Alexandria City Public Schools joins list of districts rejecting state's new policies for transgender students

Another Virginia school district appears to be rejecting Gov. Glenn Youngkin’s new model policies, which updated the Virginia Department of Education’s policies for transgender students.

Alexandria City Public School’s Superintendent and School Board Chair released a joint statement on Monday, first reported by ALXnow, in which they both said they were "dismayed" the governor introduced affecting transgender students. The school community notice had the words model policies in quotes.

While some side with the governor, many told FOX 5 they’re just glad their children aren't in the Virginia school system anymore.  

"It’s political points. It’s just you know, rabbit meat for their base," mom Holly Sapp said. She and her children graduated from Alexandria Public Schools. 

In the notice sent out to the community, ACPS said they are still reviewing Youngkin’s policies but reaffirmed their commitment to the school’s LGBTQIA-plus community, saying their nondiscrimination policy was adopted back in 1996 and as of 2013, already identified gender equality and identity as a protected class.

"It’s a hard situation, hard questions, hard times. I just think that what’s best for our parents, for our children together, collectively, is going to make the best outcome for us all," said Ellen, whose children also graduate from ACPS. 

Loudoun and Prince William County Public Schools tell FOX 5 they’re also in the review process. Stafford, Fairfax and Arlington County say they already have policies in place. 

Trans pride flags flutter in the wind at a gathering to celebrate International Transgender Day of Visibility, March 31, 2017 at the Edward R. Roybal Federal Building in Los Angeles, California. International Transgender Day of Visibility is dedicate

In a July 20 statement, Arlington Public Schools Superintendent Dr. Francisco Durán wrote, "We have reviewed the model policies and determined that our current policies and policy implementation procedures that protect the rights of our transgender students will stay as is. ​Moreover, they are in alignment with decisions from the Fourth Circuit Court of Appeals, Title IX of the Educational Amendments of 1973, and the Equal Protection Clause of the Fourteenth Amendment. I oppose any policy that infringes upon the rights of our students and threatens the safety and well-being of our LGBTQIA+ students." 

The policy updates address what have been hot-button issues for parents, students and legislators across the country. 

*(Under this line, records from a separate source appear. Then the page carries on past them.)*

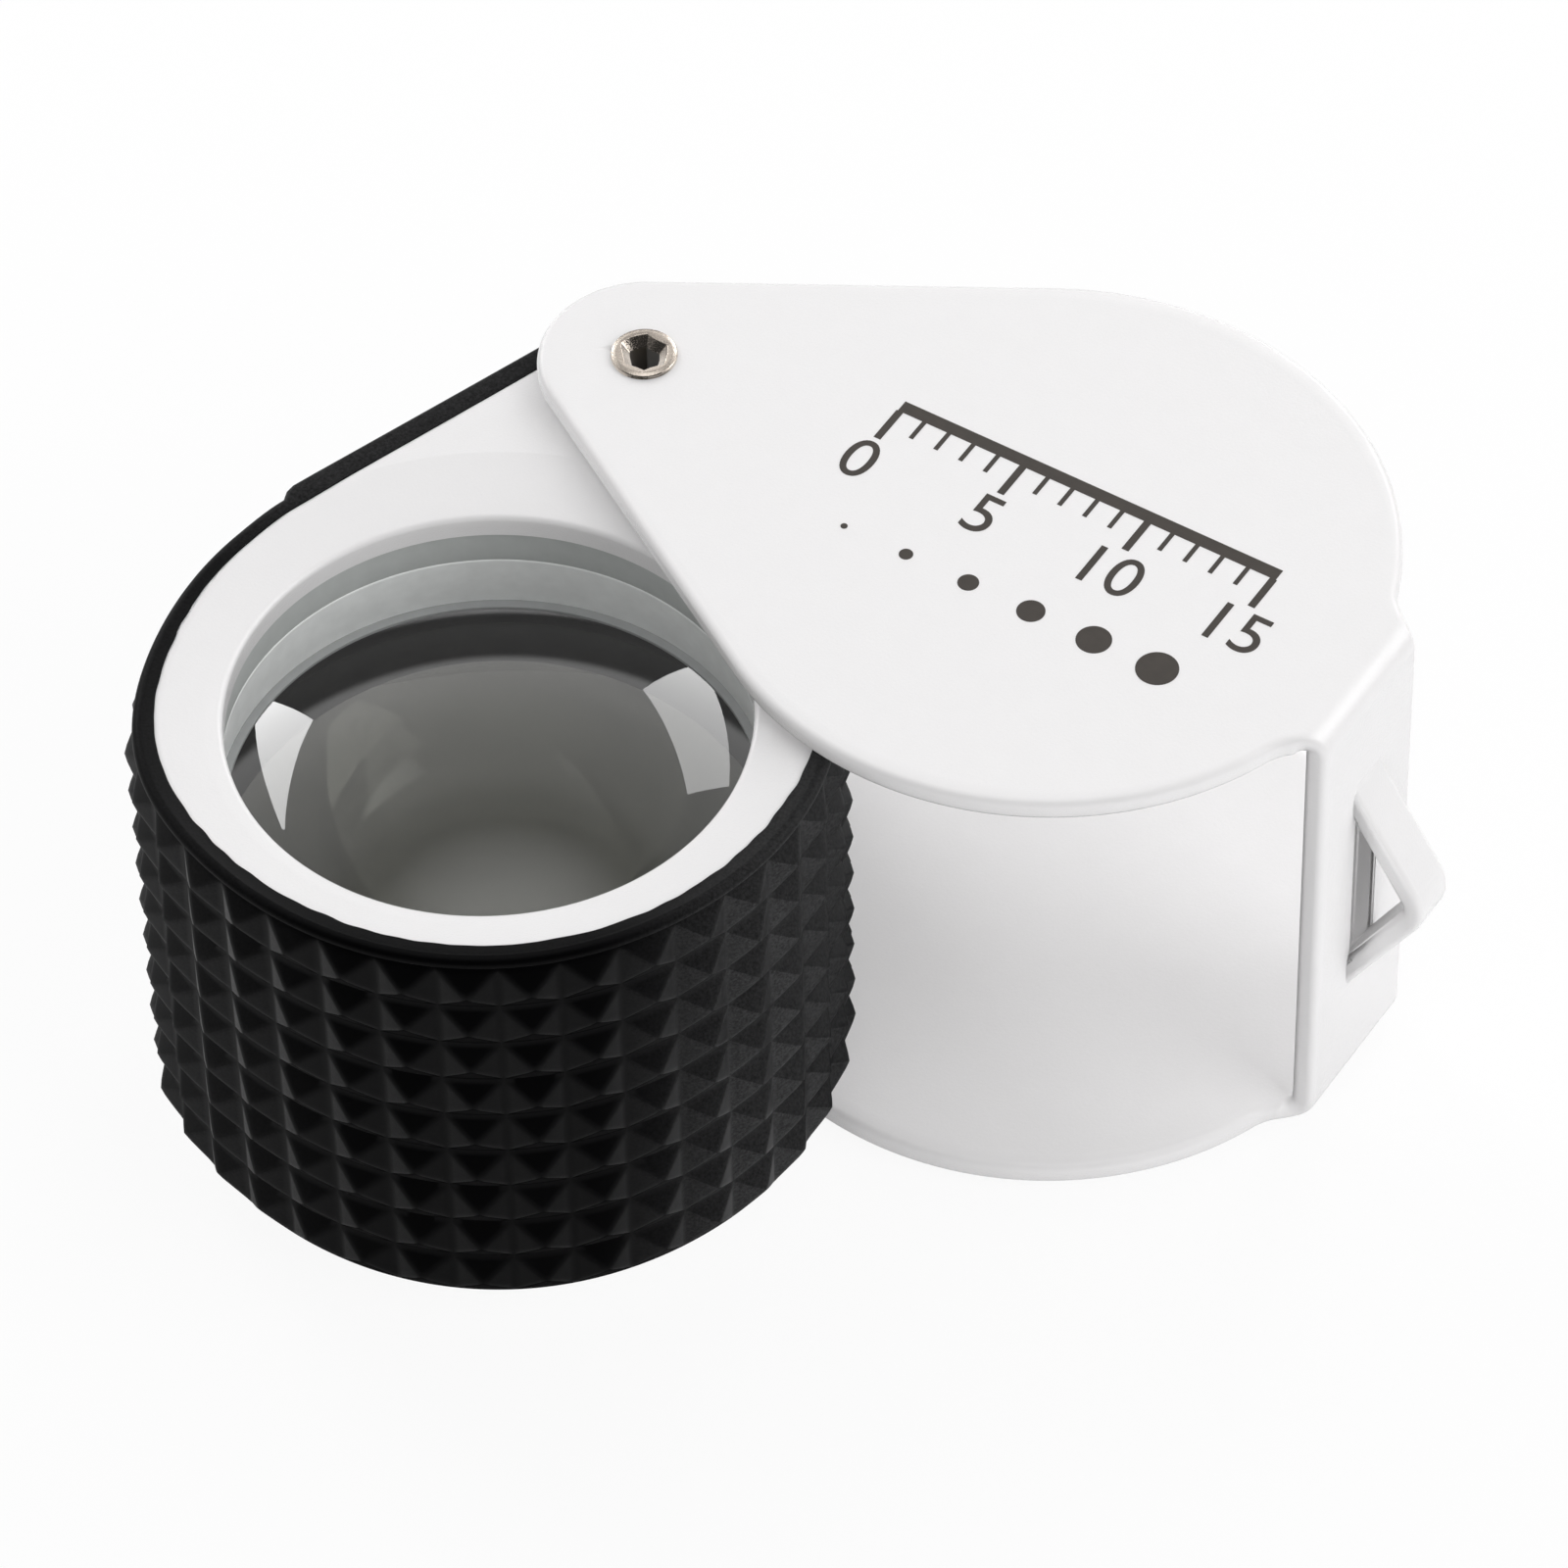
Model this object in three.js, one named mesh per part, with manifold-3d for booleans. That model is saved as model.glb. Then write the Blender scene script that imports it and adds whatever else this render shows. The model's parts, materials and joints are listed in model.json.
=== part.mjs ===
// Folding jeweler loupe: a tear-shaped lens holder that swings on a rivet between two cover plates.
// Units are millimetres and +Z is up. The origin is on the underside of the lower plate, at the centre
// of the plates' round end, and +X points from there to the wall that joins the plates.
import * as THREE from 'three';
import { mergeVertices, toCreasedNormals } from 'three/addons/utils/BufferGeometryUtils.js';
import Module from 'manifold-3d';

const wasm = await Module();
wasm.setup();

// Case: one folded strip of sheet metal
const sheet = 0.85;
const pivotToRound = 16.5;
const plateRoundRadius = 12.1;
const plateTipRadius = 3.45;
const wallWidth = 6.2;
const bendInnerRadius = 0.15;
const wallClearance = 0.4;
const plateGap = 0.15;

// Cord loop, cut free from the wall and pushed out
const bailWidth = 1.9;
const bailLength = 9.9;
const bailReach = 2.8;
const bailApexRadius = 1.25;
const bailRaise = 0.2;
const bailKerf = 0.05;
const bailRootOverlap = 0.3;

// Rivet and friction washers
const shankRadius = 0.8;
const eyeletWall = 0.3;
const plateHoleClearance = 0.05;
const flangeWidth = 0.37;
const flangeThickness = 0.2;
const flangeRoll = 0.08;
const funnelDepth = 0.5;
const washerWidth = 1.05;
const washerThickness = 0.35;
const washerPlay = 0.1;
const pivotClearance = 0.1;

// Glass: a cemented triplet with equal outer lenses
const glassRadius = 9.65;
const outerCurve = 20;
const cementCurve = 14;
const flintEdge = 2.9;
const crownEdge = 1.26;
const cementGap = 0.02;

// Rings and barrel round the glass
const glassClearance = 0.1;
const barrelWall = 0.45;
const shoulderWidth = 0.55;
const shoulderHeight = 1.5;
const barrelSkirt = 1.5;
const ringClearance = 0.05;
const spacerHeight = 2.4;
const spacerTopWidth = 0.5;
const spacerFootWidth = 0.2;
const seatWidth = 0.2;
const seatThickness = 0.3;
const seatClearance = 0.02;
const bezelHeight = 1.2;
const bezelWidth = 1.2;

// Holder body
const pivotToLens = 16.25;
const roundInset = 0.4;
const holderWall = 0.65;
const holderTipRadius = 2.7;
const openingRadius = 9.0;
const lipHeight = 0.9;
const dishDepth = 0.3;
const dishWidth = 2.8;
const footChamfer = 0.3;

// Rubber grip with its field of pyramids
const gripClearance = 0.03;
const gripWall = 0.32;
const gripTipWall = 0.67;
const studHeight = 0.55;
const studColumns = 24;
const studRows = 9;
const studMargin = 0.55;
const gripFootDrop = 0.05;
const rampLength = 0.5;
const lipStep = 0.35;
const lipEdge = 0.15;

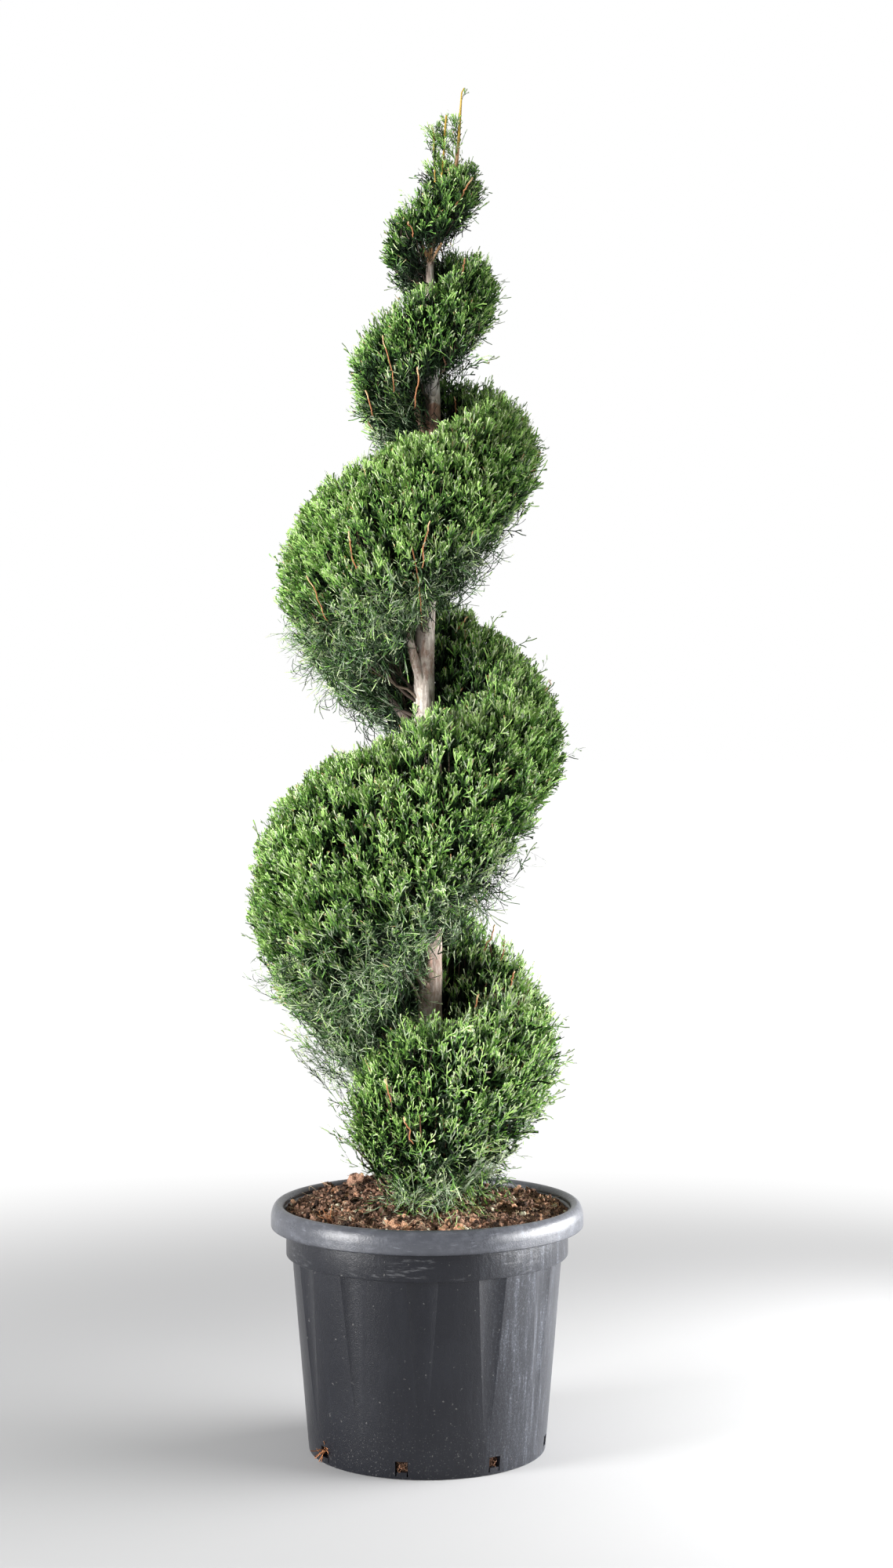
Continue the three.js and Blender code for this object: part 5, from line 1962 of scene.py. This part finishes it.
# %% Grow the tuft at the top
TUFT_STEMS = [  # foot and tip as x, y and height, radius in mm, number of sprays, and their lean to the left
    (0.012, -0.004, 1.905, 0.009, -0.006, 1.985, 1.4, 26, 0.15),
    (0.022, -0.004, 1.905, 0.029, -0.007, 2.004, 1.8, 34, 0.0),
    (0.042, 0.000, 1.930, 0.053, 0.000, 2.032, 0.0, 16, 0.30),  # the leader, whose stem is the trunk's tip
]
SIDE_SPRAYS_TO = 0.80  # how far up a side stem its sprays go
LEADER_SPRAYS_TO = 0.52
LEADER_TIP = (0.0585, 0, 2.046)
LEADER_SPRAY = 0.020
LOOSE_SHARE = 0.45
rng = np.random.default_rng(29)
tips, heading = [], []
for *ends, girth, count, left in TUFT_STEMS:
    foot, tip = np.array(ends[:3]), np.array(ends[3:])
    highest = SIDE_SPRAYS_TO if girth else LEADER_SPRAYS_TO
    share = rng.uniform(0.02, highest, count)[:, None]
    aside = rng.uniform(0, FULL, count)
    leaning = np.stack([np.cos(aside), np.sin(aside), 0 * aside], axis=1)
    leaning = leaning * rng.uniform(0.2, 0.8, count)[:, None]
    lean = unit(UP + leaning - np.array((left, 0, 0)))
    heading.append(lean)
    tips.append(foot + (tip - foot) * share + lean * rng.uniform(0.024, 0.038, count)[:, None])
tips = np.concatenate([*tips, [LEADER_TIP]])
heading = np.concatenate([*heading, [unit(np.array((0.35, 0, 1.0)))]])
length = rng.uniform(0.028, 0.040, len(tips))
length[-1] = LEADER_SPRAY
places, ends = place_sprays(BRUSHES, rng, tips, heading, rng.normal(0, 1, tips.shape), length)
loose = rng.random(len(tips)) < LOOSE_SHARE
parts = (tips[loose], heading[loose], rng.normal(0, 1, (loose.sum(), 3)), length[loose])
places[loose], ends[loose] = place_sprays(FRONDS, rng, *parts)
tones = blade_tones(rng, ends, rng.normal(0.54, 0.14, len(tips)), np.full(len(tips), 0.05))
tuft = blades_piece("tuft_sprays", places, tones)
settle(tuft, greens, ["foliage_top"])

# %% Model the stems of the tuft
TUFT_POINTS = 8
stem_ends = np.array(TUFT_STEMS)[:2]
lines = bent(stem_ends[:, :3], stem_ends[:, 3:6], 0 * stem_ends[:, :3], TUFT_POINTS)
lines[:, 1:-1] += rng.normal(0, 0.0006, lines[:, 1:-1].shape)
stem_radii = stem_ends[:, 6:7] * MM * np.linspace(1.1, 0.8, TUFT_POINTS)[None]
gold = Finish("stem_gold", (0.520, 0.330, 0.060), 0.6, 0.3)
stems = tubes_piece("tuft_stems", lines, stem_radii, STEM_SIDES, np.zeros(len(lines), int))
settle(stems, [gold])

# %% [markdown]
# ## Floor and light
# The plant stands on a plain pale floor that fades into white, under soft studio light: a white surround
# that is brighter behind and above, a broad key from the left, a weak fill from low on the left, and two
# soft boxes that draw the highlights on the pot.

# %% Floor
FLOOR_RADIUS = 60
FLOOR_STEPS = 96
FLOOR_GREY = (0.50, 0.50, 0.505)
FADE_FROM = 0.8
FADE_TO = 2.6
clear_selection()
bpy.ops.mesh.primitive_circle_add(
    vertices=FLOOR_STEPS, radius=FLOOR_RADIUS, fill_type="NGON", location=(0, 0, 0)
)
floor = newest("floor")


def floor_finish():
    """Pale grey under the plant, fading into a glowing white far off, so that no horizon shows."""
    finish = Finish("pale_floor", FLOOR_GREY, 0.8, 0.1)
    settings = {"operation": "LENGTH"}
    away = finish.node("ShaderNodeVectorMath", settings, {0: finish.place()}, out="Value")
    far = finish.ramp(away, FADE_FROM, FADE_TO)
    finish.set(finish.shader, "Emission Strength", 1.0)
    finish.set(finish.shader, "Emission Color", finish.mix(far, (0, 0, 0), (1, 1, 1)))
    finish.feed(finish.mix(far, FLOOR_GREY, (0, 0, 0)))
    return finish


floor.data.materials.append(floor_finish().material)
floor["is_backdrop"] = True
print("floor: a disc of radius", FLOOR_RADIUS, "m that is white from", FADE_TO, "m out")


# %% Surround
class Surround(Finish):
    """A white world that shines mostly from behind and above, like a backdrop and a ceiling."""

    def __init__(self, front, backdrop, ceiling, shine):
        world = bpy.data.worlds.new("surround")
        bpy.context.scene.world = world
        world.use_nodes = True
        self.tree = world.node_tree
        direction = self.node("ShaderNodeTexCoord", out="Generated")
        behind = self.node("ShaderNodeSeparateXYZ", inputs={0: direction}, out="Y")
        above = self.node("ShaderNodeSeparateXYZ", inputs={0: direction}, out="Z")
        light = front + self.ramp(behind, -0.5, 0.35) * backdrop + self.ramp(above, 0.0, 0.9) * ceiling
        seen = self.node("ShaderNodeLightPath", out="Is Camera Ray")
        mirrored = self.node("ShaderNodeLightPath", out="Is Glossy Ray")
        strength = seen + (1 - seen) * light * (1 + mirrored * shine)
        background = self.tree.nodes["Background"]
        self.set(background, "Color", (1, 1, 1, 1))
        self.set(background, "Strength", strength)


Surround(front=0.07, backdrop=0.34, ceiling=0.08, shine=1.1)
bpy.context.scene.view_settings.view_transform = "Standard"
print("world:", bpy.context.scene.world.name)

# %% Lamps
SPREAD_WIDE = math.pi  # in radians, as is the next
SPREAD_NARROW = 1.7


def soft_box(name, place, aim, energy, size, spread=SPREAD_WIDE):
    """A lit rectangle at a place that shines at a point, and that the camera doesn't see."""
    clear_selection()
    bpy.ops.object.light_add(type="AREA", location=place)
    made = bpy.context.object
    made.name = name
    made.rotation_euler = (Vector(aim) - Vector(place)).to_track_quat("-Z", "Y").to_euler()
    made.data.shape = "RECTANGLE"
    made.data.size, made.data.size_y = size
    made.data.spread = spread
    made.data.energy = energy
    made.visible_camera = False
    print("lamp", name, "of", energy, "W")
    return made


soft_box("key", (-3.75, -1.95, 1.15), (0, 0, 0.85), 325, (1.5, 1.9))
low_fill = soft_box("low_fill", (-1.9, -2.4, 0.10), (0, 0, 0.6), 54, (1.6, 0.5))
low_fill.visible_glossy = False
soft_box("right_box", (1.6, 0.05, 0.52), (0, 0, 0.22), 40, (2.2, 0.5), SPREAD_NARROW)
soft_box("top_box", (0.7, -1.7, 3.2), (0, 0, 0.4), 5, (1.6, 0.5))

# %% [markdown]
# ## The sizes
# The box of the frame and the box of what is now seen are printed side by side, so that a glance
# shows whether the dressed plant still has the size of the model.

# %% Print the sizes
clear_selection()
sizes = {"cad": [list(corner) for corner in CAD_BOX], "visual": [list(corner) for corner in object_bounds()]}
print("sizes:", sizes)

Under the new guidelines, students must use bathrooms and other private facilities that match their biological sex — not gender identity  — unless it’s required by federal law. There is an "opt out" policy that allows parents to request that their children be given access to sex-separated facilities.

Students also have to receive parental permission to be recognized by another name or gender.  

The Youngkin administration says this gives parents more rights — an issue the governor campaigned on and one some say was key to his success.

"I have a two-and-a-half-year-old son. I hope to put him in a school where he’s able to do whatever he’s comfortable with at one point," another parent told FOX 5.

Right now it’s unclear what kind of penalty — if any — these school districts could face if they do not implement the new policies. We were previously told in a different capacity that when state and school district guidance didn’t exactly match, that the school boards operate under their own authority.

When FOX 5 reached out to Youngkin's office for clarification, a spokesperson issued a statement saying, "The law states that the Virginia Department of Education shall provide model policies and school boards shall adopt. The Virginia Department of Education has fulfilled its responsibility to develop the model policies, school boards are expected to follow the law."